In its 10 episodes, Cursed never seems to find any type of identity, unique or otherwise—the legend that serves as the show's inspiration feels like an afterthought, with fantastical elements shoe-horned into what would have been better as a coming-of-age story—but Langford manages to captivate. Her Nimue is vulnerable. She's smart. She makes you want to root for her.
That initial vulnerability is what attracted Langford to the character. "We see her in the beginning of the season as a really breathless young woman. She's on the cusp. She is an adult, but she's still not 100 percent there. She hasn't quite come into her womanhood yet. She's been ostracized for having this mysterious curse that she doesn't understand and other people don't understand so they fear it and they also fear her," the actress says. "That initial adversity that she's grown up with made me really curious about her."
For anyone following the 24-year-old's career, her standout performance shouldn't come as a surprise. She blew critics away in 13 Reasons Why, grew a cult-following in Love, Simon, and held her own against heavyweights like Jamie Lee Curtis and Chris Evans in 2019's Knives Out.
Langford signed on to the Netflix show before seeing any scripts. She explains she was a "huge fan of fantasy" (as a child, Mars Attacks was a favorite movie) and Frank Miller's work (he illustrated the book and worked on the show). She simply read Tom Wheeler's manuscript before committing to the role. (Wheeler also acts as the show's executive producer, screenwriter, and showrunner.) She credits Nimue's "honest" story to Wheeler's willingness to collaborate on the character's journey.
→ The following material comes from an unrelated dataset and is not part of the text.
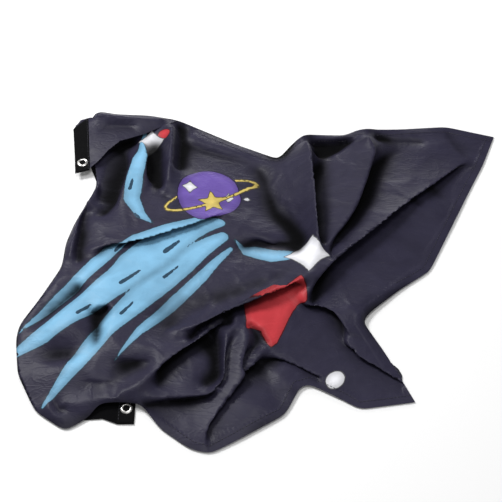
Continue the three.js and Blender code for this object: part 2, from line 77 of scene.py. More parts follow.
# Creases: crests and hollows as x, y and height.
CREASES = {
    "left_rim": [
        (-223, 162, 15.9), (-233, 132, 17.1), (-243, 103, 17.1), (-248, 66, 15.9), (-249, 36, 14.6),
    ],
    "left_hollow": [(-236, 132, 3.6), (-236, 97, 3.6), (-236, 62, 3.6), (-238, 33, 3.6)],
    "left_wedge": [(-221, 152, 14.6), (-225, 123, 14.6), (-219, 84, 14.6)],
    "shoulder_hollow": [(-196, 234, 3.6), (-200, 189, 3.6), (-209, 143, 3.6), (-216, 113, 3.6)],
    "shoulder_hollow_two": [(-208, 218, 3.6), (-213, 180, 3.6), (-218, 137, 3.6)],
    "under_corner": [(-210, 236, 3.6), (-192, 244, 3.6), (-177, 246, 3.6)],
    "shoulder": [(-174, 214, 18.3), (-178, 181, 20.7), (-184, 154, 19.5), (-189, 127, 15.9)],
    "side_edge": [(-164, 238, 22), (-154, 210, 23.2), (-156, 181, 20.7), (-158, 137, 15.9)],
    "side_hollow": [(-151, 234, 3.6), (-150, 195, 3.6), (-143, 172, 3.6)],
    "side_hollow_two": [(-139, 232, 3.6), (-137, 195, 3.6), (-133, 161, 3.6)],
    "pinch": [
        (-118, 266, 26.8), (-117, 231, 30.5), (-118, 192, 30.5), (-122, 160, 23.2), (-124, 139, 13.4),
    ],
    "pinch_foot": [(-107, 277, 2.8), (-107, 236, 6), (-108, 192, 8)],
    "top_hem_rise": [(-97, 261, 12.2), (-59, 240, 11), (-7, 221, 8)],
    "top_hem_dip": [(-100, 244, 6), (-69, 229, 2.8), (-34, 217, 2.8), (-6, 211, 2.8)],
    "chest": [
        (-219, 46, 14.6), (-196, 53, 17.1), (-175, 56, 19.5), (-141, 64, 20.7), (-105, 80, 19.5),
        (-72, 94, 17.1), (-43, 109, 14.6),
    ],
    "chest_foot": [(-214, 43, 7), (-175, 55, 7), (-138, 63, 7), (-103, 79, 7), (-71, 91, 7), (-43, 103, 8)],
    "disc_fold": [(-4, 165, 8), (-28, 144, 7), (-50, 117, 8)],
    "pleat_foot": [(9, 197, 1.8), (4, 163, 1.8), (17, 118, 1.8), (43, 86, 1.8), (67, 58, 2.3)],
    "pleat": [
        (81, 227, 36.6), (82, 185, 42.7), (84, 139, 42.7), (85, 96, 40.3), (87, 58, 32.9), (90, 22, 24.4),
    ],
    "pleat_back": [(90, 189, 2.3), (93, 144, 1.8), (96, 98, 2.3), (98, 58, 7)],
    "upper_patch": [(-24, 96, 12.2), (6, 71, 13.4), (32, 55, 11)],
    "band_dip": [(-10, 56, 2.8), (27, 53, 2.8), (64, 47, 6)],
    "band_rise": [(-21, 28, 11), (26, 32, 14.6), (70, 32, 18.3)],
    "back_lip": [(92, 249, 15.9), (127, 253, 14.6), (155, 254, 17.1)],
    "back_pit": [(94, 241, 0.8), (123, 241, 0.8), (147, 248, 1.1)],
    "back_pit_low": [(95, 221, 0.8), (113, 227, 0.8), (132, 237, 0.8)],
    "pit_front": [(96, 193, 11), (119, 205, 12.2), (145, 225, 14.6), (165, 243, 20.7)],
    "second": [
        (174, 240, 30.5), (181, 213, 28.1), (169, 176, 26.8), (151, 123, 24.4), (134, 92, 22),
        (111, 57, 20.7),
    ],
    "second_foot": [
        (219, 233, 2.8), (200, 200, 2.3), (182, 149, 1.8), (162, 105, 2.3), (138, 66, 6), (115, 31, 12.2),
    ],
    "diagonal": [
        (331, 225, 2.8), (294, 193, 11), (252, 156, 17.1), (213, 120, 20.7), (174, 81, 23.2),
        (136, 45, 25.6), (108, 17, 26.8), (86, -12, 24.4), (71, -37, 18.3),
    ],
    "diagonal_foot": [
        (332, 207, 1.3), (299, 180, 1.3), (263, 150, 1.3), (229, 121, 1.3), (192, 83, 1.8), (157, 48, 1.8),
        (127, 21, 2.3), (105, -6, 2.3), (85, -35, 2.8),
    ],
    "back_hem_rise": [(200, 266, 8), (264, 270, 6), (295, 277, 2.8)],
    "back_hem_dip": [(192, 257, 2.3), (226, 252, 1.8), (261, 252, 1.8)],
    "corner_dip": [(303, 272, 1.8), (315, 244, 1.3), (329, 220, 1.3)],
    "corner_rise": [(288, 255, 7), (301, 220, 7)],
    "small_pleat": [(266, 269, 7), (261, 239, 7), (272, 211, 6)],
    "fly_rise": [(244, 131, 7), (267, 116, 7), (288, 105, 2.8)],
    "fly_dip": [(263, 166, 1.8), (284, 144, 1.8)],
    "lower_fly_edge": [(137, -38, 12.2), (174, -21, 11), (218, 0, 6)],
    "wing_edge": [(71, -43, 15.9), (89, -45, 15.9), (108, -52, 15.9), (119, -69, 14.6), (126, -85, 13.4)],
    "wing_foot": [(74, -48, 1.8), (91, -52, 1.8), (104, -61, 1.8), (114, -78, 1.8), (121, -95, 1.8)],
    "tab": [(123, -57, 15.9), (135, -43, 15.9), (146, -64, 14.6)],
    "strip_edge": [(124, -97, 11), (142, -119, 11), (170, -136, 8), (195, -157, 6)],
    "strip_foot": [(123, -105, 1.8), (139, -124, 1.8), (166, -143, 1.3), (190, -163, 1.3)],
    "low_crease": [(23, -119, 11), (57, -132, 8), (88, -149, 7)],
    "low_crease_foot": [(26, -123, 1.8), (58, -137, 1.8), (86, -153, 1.3)],
    "third": [
        (15, -114, 18.3), (0, -139, 18.3), (-16, -164, 17.1), (-36, -191, 14.6), (-53, -215, 11),
        (-58, -232, 7), (-53, -244, 2.3),
    ],
    "third_foot": [
        (27, -122, 2.3), (9, -146, 1.8), (-10, -172, 1.8), (-30, -197, 1.8), (-47, -220, 1.3),
        (-49, -234, 1.3),
    ],
    "lobe_arc": [(28, -132, 11), (41, -157, 12.2), (45, -177, 7)],
    "lobe_dip": [(17, -135, 2.3), (31, -164, 2.3), (33, -180, 2.3)],
    "lobe_rise": [(-19, -213, 8), (6, -190, 11), (19, -166, 8)],
    "pocket": [
        (-18, -66, 18.3), (-31, -93, 22), (-33, -122, 22), (-32, -148, 20.7), (-38, -169, 18.3),
        (-55, -177, 17.1), (-84, -178, 15), (-115, -179, 14), (-141, -178, 13.5), (-176, -178, 13.5),
        (-208, -184, 12), (-237, -188, 9),
    ],
    "pocket_hollow": [(-45, -96, 1.8), (-44, -120, 1.3), (-41, -145, 1.8), (-59, -157, 2.8)],
    "pocket_gap": [
        (-20, -92, 14), (-21, -123, 10), (-25, -151, 7), (-47, -179, 2.3), (-77, -185, 1.3),
        (-110, -188, 2.4), (-132, -188, 3),
    ],
    "pocket_third": [
        (-7, -84, 20.7), (-9, -112, 20.7), (-12, -137, 19), (-26, -168, 15), (-44, -196, 11),
    ],
    "pocket_foot": [(7, -106, 8), (1, -134, 6), (-14, -168, 5), (-34, -196, 4)],
    "red_crease": [(-4, -66, 18.3), (14, -85, 18.3), (25, -104, 15.9)],
    "red_foot": [(0, -77, 11), (14, -89, 8), (21, -103, 8)],
    "spread": [
        (84, -1, 28.1), (52, -20, 29.3), (19, -36, 29.3), (-15, -51, 28.1), (-47, -66, 25.6),
        (-77, -81, 22), (-102, -83, 15.9),
    ],
    "spread_foot": [
        (70, -16, 13.4), (32, -32, 11), (-1, -48, 6), (-33, -67, 2.3), (-59, -84, 2.3), (-78, -94, 2.8),
    ],
    "spread_behind": [(46, 4, 14.6), (5, -14, 13.4), (-42, -30, 11), (-87, -38, 8), (-117, -37, 8)],
    "spread_upper": [(67, 11, 19.5), (7, -3, 18.3), (-47, -15, 14.6), (-82, -24, 13.4)],
    "sweep": [
        (-26, -67, 17.1), (-60, -93, 20.7), (-91, -116, 22), (-121, -143, 20.7), (-145, -164, 19.5),
        (-173, -182, 17.1),
    ],
    "sweep_foot": [(-27, -71, 2.8), (-50, -98, 2.3), (-78, -118, 2.8), (-106, -140, 3.6), (-116, -163, 6)],
    "inner_band": [(-52, -114, 12.2), (-72, -129, 13.4), (-100, -160, 11)],
    "hollow_a": [(-113, -69, 7), (-92, -82, 6), (-75, -91, 6)],
    "crease_a": [(-163, -95, 15.9), (-136, -110, 18.3), (-117, -125, 18.3)],
    "rise_b": [(-187, -125, 15.9), (-156, -125, 15.9), (-125, -128, 17.1)],
    "hollow_b": [(-176, -138, 6), (-151, -138, 6), (-131, -136, 7)],
    "rise_c": [(-202, -154, 14.6), (-169, -157, 14.6), (-143, -155, 15.9)],
    "hollow_c": [(-215, -165, 7), (-185, -167, 7), (-164, -165, 8)],
    "tuck": [(-221, -58, 17.1), (-203, -48, 19.5), (-192, -44, 19.5), (-180, -54, 18.3)],
    "tuck_hole": [(-214, -54, 3.6), (-201, -51, 3.6), (-192, -46, 3.6)],
    "tuck_crease": [(-205, -63, 6), (-203, -82, 7), (-202, -104, 11)],
    "tuck_right": [(-195, -72, 17.1), (-188, -106, 17.1)],
    "knee": [(-214, -78, 17.1), (-237, -87, 17.1), (-259, -100, 15.9)],
    "left_dark": [(-236, -13, 3.6), (-258, -34, 3.6), (-279, -57, 3.6), (-291, -74, 6)],
    "stream_rise": [(-214, -24, 18.3), (-250, -58, 17.1), (-272, -84, 14.6)],
    "outer_rim": [(-253, 9, 12.2), (-271, -21, 13.4), (-291, -57, 13.4), (-299, -83, 13.4)],
    "shin_hollow": [(-274, -110, 7), (-251, -117, 3.6), (-227, -118, 6)],
    "shin": [(-270, -143, 12.2), (-249, -135, 13.4), (-215, -126, 15.9)],
    "curl": [(-253, -187, 11), (-249, -200, 8), (-236, -203, 7), (-227, -196, 6)],
    "curl_hole": [(-249, -184, 3.6), (-241, -194, 3.6), (-233, -189, 3.6)],
    "hip": [(-218, 15, 15.9), (-179, 8, 17.1), (-138, 8, 15.9), (-98, 26, 14.6)],
}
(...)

"Part of Nimue's story as a woman is she's told she's never able to be in a position of power, so when she does possess the sword and is told the sword belongs to the 'One True King' it never even crosses her mind that she could use this sword. And there's a really powerful moment that changes her thoughts towards that. During the rewrite, that moment disappeared. So I went to Tom and said, 'This is really important. Nimue needs to have this moment.' Out of the conversation, he wrote this really beautiful [scene]."
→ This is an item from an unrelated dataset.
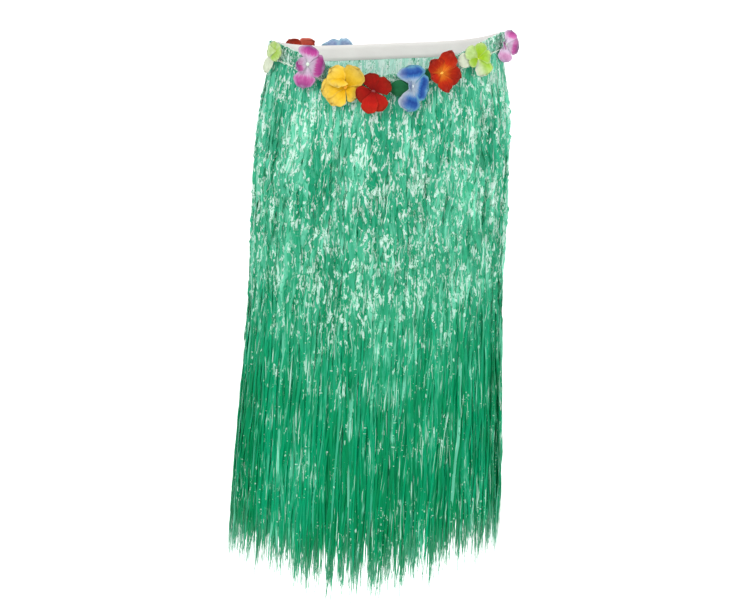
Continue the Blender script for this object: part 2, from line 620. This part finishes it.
# Each petal: direction, length, width, how far it opens forward, and ruffle, in degrees and mm, then
# its brightness, how faded it is, how much more on one side, and where its foot is (three numbers).
# broad is the place of its widest part, and point how far its tip draws in. stops are the printed
# colours from foot to tip, vein how far streaks shift them, and dye scales the cloth's brightness.
KINDS = {
    "purple": dict(
        petals=[
            (-95, 38, 35, 8, 1.6, 1.0, 0.22, 0.0, 0, 0, 0),
            (-8, 30, 38, 14, 2.2, 0.85, 0.0, -0.25, 0, 0, 1),
            (152, 22, 13, 62, 1.0, 1.0, 0.5, 0.2, 0, 0, 0),
            (78, 30, 33, 20, 1.5, 1.05, 0.0, -0.45, 0, 0, 2),
            (208, 22, 18, 48, 1.2, 0.95, 0.2, 0.0, 0, 0, 0),
        ],
        broad=0.66, point=0.1, cup=3.0, ragged=0.9, ribs=0.8, heart=(0.42, 0.52, 0.42), heart_size=0.8,
        stops=[(0.0, (0.48, 0.56, 0.46)), (0.16, (0.74, 0.66, 0.76)), (0.42, (0.74, 0.52, 0.72)),
               (0.58, (0.60, 0.10, 0.38)), (0.80, (0.46, 0.05, 0.28)), (1.0, (0.24, 0.05, 0.22))],
        rim=(0.60, 0.42, 0.62), rim_share=0.55, faded=(0.76, 0.66, 0.80), dye=0.62, vein=0.36),
    "yellow": dict(
        petals=[
            (236, 35, 34, 10, 3.6, 1.02, 0, 0, 0, 0, 0),
            (-30, 25, 34, 8, 2.8, 0.92, 0, 0, 0, 0, 1),
            (189, 39, 31, 10, 4.2, 1.0, 0, 0, 0, 0, 1),
            (52, 37, 42, 24, 4.2, 0.82, 0, 0, 0, 0, 0.5),
            (134, 36, 36, 20, 4.6, 1.0, 0, 0, 0, 0, 2),
            (262, 17, 31, 30, 1.6, 1.04, 0, 0, -9, 14, 7),
        ],
        broad=0.70, point=0.0, cup=3.5, ragged=2.4, ribs=0.5, heart=(0.72, 0.30, 0.0), heart_size=0.55,
        stops=[(0.0, (0.80, 0.36, 0.0)), (0.22, (0.86, 0.47, 0.005)), (0.6, (0.88, 0.56, 0.04)),
               (1.0, (0.85, 0.60, 0.11))],
        rim=(0.84, 0.64, 0.16), rim_share=0.4, faded=(0.85, 0.7, 0.3), dye=0.70, vein=0.22),
    "red": dict(
        petals=[
            (200, 29, 29, 16, 1.2, 0.86, 0, 0, 0, 0, 0),
            (105, 30, 28, 16, 1.2, 0.74, 0, 0, 0, 0, 1),
            (30, 31, 31, 18, 1.4, 0.82, 0, 0, 0, 0, 0.3),
            (-62, 35, 30, 12, 1.4, 1.15, 0, 0, 0, 0, 0.6),
            (-100, 37, 28, 12, 1.4, 1.30, 0, 0, 0, 0, 2.2),
        ],
        broad=0.64, point=0.0, cup=3.5, ragged=0.8, ribs=0.4, heart=(0.12, 0.003, 0.003), heart_size=0.6,
        stops=[(0.0, (0.16, 0.004, 0.004)), (0.22, (0.34, 0.008, 0.006)), (0.6, (0.44, 0.011, 0.006)),
               (1.0, (0.38, 0.020, 0.008))],
        rim=(0.36, 0.03, 0.012), rim_share=0.4, faded=(0.5, 0.1, 0.05), dye=0.62, vein=0.2),
    "blue": dict(
        petals=[
            (178, 14, 16, 62, 1.0, 1.0, 0.5, 0.0, 0, 0, 0),
            (-62, 24, 13, 16, 1.0, 1.0, 0.95, 0.0, 0, 0, 0),
            (-10, 26, 44, 20, 2.8, 0.95, 0.0, 0.0, 0, 0, 1),
            (100, 33, 45, 10, 1.6, 1.0, 0.05, -0.50, 0, 0, 1.5),
            (-102, 41, 35, 8, 1.6, 0.95, 0.10, 0.70, 0, 0, 2),
        ],
        broad=0.66, point=0.0, cup=3.5, ragged=1.0, ribs=0.9, heart=(0.46, 0.52, 0.54), heart_size=0.6,
        stops=[(0.0, (0.50, 0.56, 0.66)), (0.30, (0.40, 0.54, 0.72)), (0.48, (0.05, 0.20, 0.54)),
               (0.62, (0.018, 0.07, 0.34)), (0.80, (0.04, 0.14, 0.46)), (1.0, (0.16, 0.38, 0.62))],
        rim=(0.17, 0.45, 0.62), rim_share=0.9, faded=(0.52, 0.59, 0.67), dye=0.62, vein=0.26),
    "orange": dict(
        petals=[
            (204, 20, 30, 14, 1.6, 1.1, 0, 0, 0, 0, 0),
            (-12, 33, 34, 12, 2.6, 0.84, 0, 0, 0, 0, 0.5),
            (134, 29, 34, 16, 2.2, 0.86, 0, 0, 0, 0, 1),
            (68, 41, 35, 14, 2.6, 1.0, 0.0, 0.25, 0, 0, 0.5),
            (-70, 33, 28, 10, 2.0, 1.0, 0, 0, 0, 0, 1.8),
        ],
        broad=0.58, point=0.45, cup=3.0, ragged=1.8, ribs=0.7, heart=(0.80, 0.30, 0.02), heart_size=0.5,
        stops=[(0.0, (0.86, 0.30, 0.03)), (0.24, (0.84, 0.17, 0.012)), (0.46, (0.60, 0.035, 0.006)),
               (0.80, (0.46, 0.018, 0.007)), (1.0, (0.52, 0.06, 0.035))],
        rim=(0.44, 0.03, 0.015), rim_share=0.5, faded=(0.78, 0.20, 0.14), dye=0.58, vein=0.7),
    "lime": dict(
        petals=[
            (192, 36, 24, 6, 1.2, 1.0, 0.95, 0.0, 0, 0, 0),
            (-64, 31, 33, 10, 1.6, 1.0, 0.42, 0.45, 0, 0, 0.5),
            (8, 21, 22, 18, 1.0, 1.0, 0.15, 0.0, 0, 0, 1.2),
            (216, 22, 15, 20, 1.0, 0.92, 0.0, 0.0, 0, 0, 1.5),
            (155, 27, 24, 14, 1.2, 1.0, 0.40, 0.0, 0, 0, 2.2),
            (85, 25, 21, 18, 1.0, 0.92, 0.0, 0.0, 0, 0, 2.6),
        ],
        broad=0.66, point=0.05, cup=3.0, ragged=0.8, ribs=0.3, heart=(0.42, 0.60, 0.02), heart_size=0.5,
        stops=[(0.0, (0.42, 0.60, 0.02)), (0.35, (0.34, 0.58, 0.025)), (0.70, (0.36, 0.60, 0.07)),
               (1.0, (0.48, 0.68, 0.20))],
        rim=(0.58, 0.74, 0.32), rim_share=0.55, faded=(0.66, 0.72, 0.56), dye=0.74, vein=0.3),
}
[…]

Such emotional awakenings make up the show's (only) memorable moments. It's those instances, not her sword, that puts Nimue among legends like Arya or Mulan or Frodo Baggins—something that Langford realized while filming.
"When it comes to these hero genres or these hero stories, it's not just about putting a woman in a man's shoes and telling a hero's story with a woman at the center," she says. "Cursed is not only the retelling of Excalibur and the Arthurian legend, but it's also an opportunity to tell the story of a heroine and all of the obstacles that are specific to a woman on that journey."
Though the quiet moments are the show's strength, Langford also executes commendable action sequences that would put any of her fantasy contemporaries to shame. She learned sword-fighting and horseback-riding in just four weeks and says that, as a former athlete, she reveled in the physicality of it all. She shares a particularly gruesome story of filming the show's pinnacle fight scene, rolling around in mud and fake blood made of sugar syrup in 111 degree heat, while wearing three sets of armor during wasp season.
"One of the things I'm really proud of in regards to Cursed is the way that these women are written highlights their capabilities. That's something I worked on a lot with Nimue—making sure she didn't become this damsel-in-distress. For example, if Nimue is running and then she falls over. Why does she fall over? It's about honoring the capabilities in someone and acknowledging the obstacles they have to overcome."
Literally and figuratively, Langford proved that Nimue is a fantasy character to be reckoned with; she is her own woman and not just another fantasy archetype. But if we must make the Thrones comparison, Cursed is perhaps best compared to Arya's "House of White and Black" storyline from the show's fifth season: pointless and circuitous and un-impactful. But, regardless, Arya will forever be remembered as the one who took down the Night King. And similarly, thanks to Langford, Nimue's legacy will now have its proper place in Arthurian legend, despite the show's shortcomings.
"We have always been heroes as women," Langford says, "I just don't think we've been recognized as heroes, particularly in stories. I think [this show] is a small step into that direction."